Shelley Paulson also finds that digital sales are a great way for her to control quality. For digital file sales she allows what she calls “gift-sized” printing up to 8x10. She has found that when clients are given a disc of photo files, they are not always sure what the next step is or where to go to get the best quality prints. To make ordering small prints easy, Shelley retouches and uploads her client’s purchased digital files to an online, password-protected gallery that she calls an “ordering gallery.” She adds just a 10% markup to the base cost of prints to cover her time retouching and reviewing orders when they are placed. This keeps the cost affordable for her clients and ensures that the prints ordered will be the quality that she maintains with all of her other products.

If you use an online website provider like Zenfolio and upload your client’s images to your website you can take advantage of mobile solutions like MyProofs or the Zenfolio iPad, iPhone, and Android apps. These programs make it easy to show client images on a mobile device right from their proofing gallery as well as help select favorites or place orders.
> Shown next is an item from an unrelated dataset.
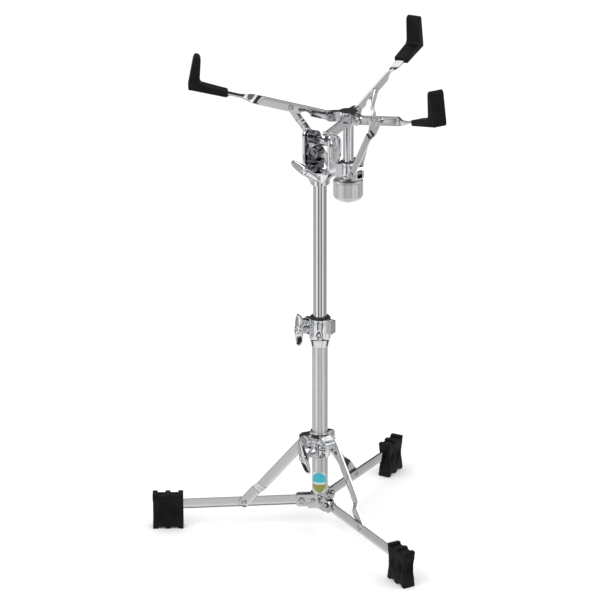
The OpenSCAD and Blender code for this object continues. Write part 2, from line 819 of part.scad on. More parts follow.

When considering how to grow your business and increase your profits, we recommend adding some face-to-face time with your clients. At the very least you will learn what is working or not working with your pricing structure, review process, ordering options, etc. Knowledge is power and you can only gain that knowledge if you go after it.


Comments

2.Ben Bull(non-registered)
a great post with many great tips... love the foam board technique, or projecting and adjusting to size.
1.Nathea Lee(non-registered)
Until a client reached out to me recently, I hadn't been focusing on portrait photography for the past couple of years. This article is a refresher on building trust and enhancing the experience for the client.